§ **What is needed**:
Beneath this sentence is a set of records; write each of them out exactly.

** start Data supplied **

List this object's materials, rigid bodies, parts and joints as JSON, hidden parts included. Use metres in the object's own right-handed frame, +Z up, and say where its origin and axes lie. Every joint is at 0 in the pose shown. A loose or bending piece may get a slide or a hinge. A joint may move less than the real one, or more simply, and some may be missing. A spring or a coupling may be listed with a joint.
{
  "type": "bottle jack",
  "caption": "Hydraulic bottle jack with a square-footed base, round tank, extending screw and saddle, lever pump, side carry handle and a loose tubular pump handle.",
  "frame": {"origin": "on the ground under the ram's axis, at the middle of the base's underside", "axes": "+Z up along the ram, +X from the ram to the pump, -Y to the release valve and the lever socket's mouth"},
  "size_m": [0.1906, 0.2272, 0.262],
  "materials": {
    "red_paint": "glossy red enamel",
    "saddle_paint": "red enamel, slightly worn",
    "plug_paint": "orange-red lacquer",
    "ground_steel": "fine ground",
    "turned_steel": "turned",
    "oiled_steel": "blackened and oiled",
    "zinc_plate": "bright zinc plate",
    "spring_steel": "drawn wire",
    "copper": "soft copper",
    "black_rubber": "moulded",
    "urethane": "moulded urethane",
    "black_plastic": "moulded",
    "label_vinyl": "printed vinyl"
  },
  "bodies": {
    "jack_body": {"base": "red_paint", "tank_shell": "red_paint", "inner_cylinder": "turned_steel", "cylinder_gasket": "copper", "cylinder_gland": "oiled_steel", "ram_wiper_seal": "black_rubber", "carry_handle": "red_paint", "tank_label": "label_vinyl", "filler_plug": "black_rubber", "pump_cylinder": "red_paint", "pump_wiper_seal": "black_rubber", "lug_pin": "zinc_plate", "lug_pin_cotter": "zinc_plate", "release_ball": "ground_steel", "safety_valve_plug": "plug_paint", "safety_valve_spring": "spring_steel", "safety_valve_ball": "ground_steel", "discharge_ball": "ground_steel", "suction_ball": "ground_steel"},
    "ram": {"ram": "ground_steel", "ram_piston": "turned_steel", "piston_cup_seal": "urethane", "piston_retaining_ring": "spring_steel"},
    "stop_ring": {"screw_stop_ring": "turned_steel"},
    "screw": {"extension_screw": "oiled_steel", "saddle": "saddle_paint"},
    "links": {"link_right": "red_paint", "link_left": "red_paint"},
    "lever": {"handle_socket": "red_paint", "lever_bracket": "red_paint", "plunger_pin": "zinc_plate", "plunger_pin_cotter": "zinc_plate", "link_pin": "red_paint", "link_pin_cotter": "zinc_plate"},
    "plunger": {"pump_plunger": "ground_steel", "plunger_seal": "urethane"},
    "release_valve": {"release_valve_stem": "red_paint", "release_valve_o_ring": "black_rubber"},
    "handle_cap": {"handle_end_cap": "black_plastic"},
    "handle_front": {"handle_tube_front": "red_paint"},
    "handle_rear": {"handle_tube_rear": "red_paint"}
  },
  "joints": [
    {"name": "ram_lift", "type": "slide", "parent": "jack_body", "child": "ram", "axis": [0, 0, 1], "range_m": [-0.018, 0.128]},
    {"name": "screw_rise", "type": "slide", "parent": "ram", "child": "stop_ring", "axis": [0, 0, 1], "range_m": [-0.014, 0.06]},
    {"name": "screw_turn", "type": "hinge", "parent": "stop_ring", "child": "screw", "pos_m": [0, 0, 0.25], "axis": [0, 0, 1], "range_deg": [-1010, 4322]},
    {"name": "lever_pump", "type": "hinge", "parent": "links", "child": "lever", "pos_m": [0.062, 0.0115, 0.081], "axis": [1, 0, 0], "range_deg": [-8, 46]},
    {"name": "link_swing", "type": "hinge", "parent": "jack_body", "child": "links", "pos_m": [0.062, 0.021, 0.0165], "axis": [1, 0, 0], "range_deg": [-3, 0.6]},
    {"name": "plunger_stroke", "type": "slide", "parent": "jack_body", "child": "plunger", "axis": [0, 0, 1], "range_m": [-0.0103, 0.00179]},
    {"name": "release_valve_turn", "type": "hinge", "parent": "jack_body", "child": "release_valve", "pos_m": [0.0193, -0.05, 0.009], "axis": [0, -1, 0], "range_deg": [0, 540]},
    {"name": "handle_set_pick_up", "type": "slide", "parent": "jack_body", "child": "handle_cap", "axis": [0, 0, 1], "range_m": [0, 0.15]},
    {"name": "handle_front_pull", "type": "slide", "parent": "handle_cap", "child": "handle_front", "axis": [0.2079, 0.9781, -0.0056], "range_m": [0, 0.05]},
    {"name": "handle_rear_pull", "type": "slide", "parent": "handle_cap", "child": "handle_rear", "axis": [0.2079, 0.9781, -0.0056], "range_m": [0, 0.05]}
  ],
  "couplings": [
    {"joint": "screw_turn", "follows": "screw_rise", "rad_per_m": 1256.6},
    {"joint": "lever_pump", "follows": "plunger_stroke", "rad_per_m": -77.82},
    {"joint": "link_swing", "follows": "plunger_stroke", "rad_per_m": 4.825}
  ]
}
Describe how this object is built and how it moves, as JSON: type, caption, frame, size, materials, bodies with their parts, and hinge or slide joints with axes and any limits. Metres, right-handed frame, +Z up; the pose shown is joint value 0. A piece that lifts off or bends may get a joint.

** end Data supplied **

§ **Solution below**:
List this object's materials, rigid bodies, parts and joints as JSON, hidden parts included. Use metres in the object's own right-handed frame, +Z up, and say where its origin and axes lie. Every joint is at 0 in the pose shown. A loose or bending piece may get a slide or a hinge. A joint may move less than the real one, or more simply, and some may be missing. A spring or a coupling may be listed with a joint.
{
  "type": "bottle jack",
  "caption": "Hydraulic bottle jack with a square-footed base, round tank, extending screw and saddle, lever pump, side carry handle and a loose tubular pump handle.",
  "frame": {"origin": "on the ground under the ram's axis, at the middle of the base's underside", "axes": "+Z up along the ram, +X from the ram to the pump, -Y to the release valve and the lever socket's mouth"},
  "size_m": [0.1906, 0.2272, 0.262],
  "materials": {
    "red_paint": "glossy red enamel",
    "saddle_paint": "red enamel, slightly worn",
    "plug_paint": "orange-red lacquer",
    "ground_steel": "fine ground",
    "turned_steel": "turned",
    "oiled_steel": "blackened and oiled",
    "zinc_plate": "bright zinc plate",
    "spring_steel": "drawn wire",
    "copper": "soft copper",
    "black_rubber": "moulded",
    "urethane": "moulded urethane",
    "black_plastic": "moulded",
    "label_vinyl": "printed vinyl"
  },
  "bodies": {
    "jack_body": {"base": "red_paint", "tank_shell": "red_paint", "inner_cylinder": "turned_steel", "cylinder_gasket": "copper", "cylinder_gland": "oiled_steel", "ram_wiper_seal": "black_rubber", "carry_handle": "red_paint", "tank_label": "label_vinyl", "filler_plug": "black_rubber", "pump_cylinder": "red_paint", "pump_wiper_seal": "black_rubber", "lug_pin": "zinc_plate", "lug_pin_cotter": "zinc_plate", "release_ball": "ground_steel", "safety_valve_plug": "plug_paint", "safety_valve_spring": "spring_steel", "safety_valve_ball": "ground_steel", "discharge_ball": "ground_steel", "suction_ball": "ground_steel"},
    "ram": {"ram": "ground_steel", "ram_piston": "turned_steel", "piston_cup_seal": "urethane", "piston_retaining_ring": "spring_steel"},
    "stop_ring": {"screw_stop_ring": "turned_steel"},
    "screw": {"extension_screw": "oiled_steel", "saddle": "saddle_paint"},
    "links": {"link_right": "red_paint", "link_left": "red_paint"},
    "lever": {"handle_socket": "red_paint", "lever_bracket": "red_paint", "plunger_pin": "zinc_plate", "plunger_pin_cotter": "zinc_plate", "link_pin": "red_paint", "link_pin_cotter": "zinc_plate"},
    "plunger": {"pump_plunger": "ground_steel", "plunger_seal": "urethane"},
    "release_valve": {"release_valve_stem": "red_paint", "release_valve_o_ring": "black_rubber"},
    "handle_cap": {"handle_end_cap": "black_plastic"},
    "handle_front": {"handle_tube_front": "red_paint"},
    "handle_rear": {"handle_tube_rear": "red_paint"}
  },
  "joints": [
    {"name": "ram_lift", "type": "slide", "parent": "jack_body", "child": "ram", "axis": [0, 0, 1], "range_m": [-0.018, 0.128]},
    {"name": "screw_rise", "type": "slide", "parent": "ram", "child": "stop_ring", "axis": [0, 0, 1], "range_m": [-0.014, 0.06]},
    {"name": "screw_turn", "type": "hinge", "parent": "stop_ring", "child": "screw", "pos_m": [0, 0, 0.25], "axis": [0, 0, 1], "range_deg": [-1010, 4322]},
    {"name": "lever_pump", "type": "hinge", "parent": "links", "child": "lever", "pos_m": [0.062, 0.0115, 0.081], "axis": [1, 0, 0], "range_deg": [-8, 46]},
    {"name": "link_swing", "type": "hinge", "parent": "jack_body", "child": "links", "pos_m": [0.062, 0.021, 0.0165], "axis": [1, 0, 0], "range_deg": [-3, 0.6]},
    {"name": "plunger_stroke", "type": "slide", "parent": "jack_body", "child": "plunger", "axis": [0, 0, 1], "range_m": [-0.0103, 0.00179]},
    {"name": "release_valve_turn", "type": "hinge", "parent": "jack_body", "child": "release_valve", "pos_m": [0.0193, -0.05, 0.009], "axis": [0, -1, 0], "range_deg": [0, 540]},
    {"name": "handle_set_pick_up", "type": "slide", "parent": "jack_body", "child": "handle_cap", "axis": [0, 0, 1], "range_m": [0, 0.15]},
    {"name": "handle_front_pull", "type": "slide", "parent": "handle_cap", "child": "handle_front", "axis": [0.2079, 0.9781, -0.0056], "range_m": [0, 0.05]},
    {"name": "handle_rear_pull", "type": "slide", "parent": "handle_cap", "child": "handle_rear", "axis": [0.2079, 0.9781, -0.0056], "range_m": [0, 0.05]}
  ],
  "couplings": [
    {"joint": "screw_turn", "follows": "screw_rise", "rad_per_m": 1256.6},
    {"joint": "lever_pump", "follows": "plunger_stroke", "rad_per_m": -77.82},
    {"joint": "link_swing", "follows": "plunger_stroke", "rad_per_m": 4.825}
  ]
}
Describe how this object is built and how it moves, as JSON: type, caption, frame, size, materials, bodies with their parts, and hinge or slide joints with axes and any limits. Metres, right-handed frame, +Z up; the pose shown is joint value 0. A piece that lifts off or bends may get a joint.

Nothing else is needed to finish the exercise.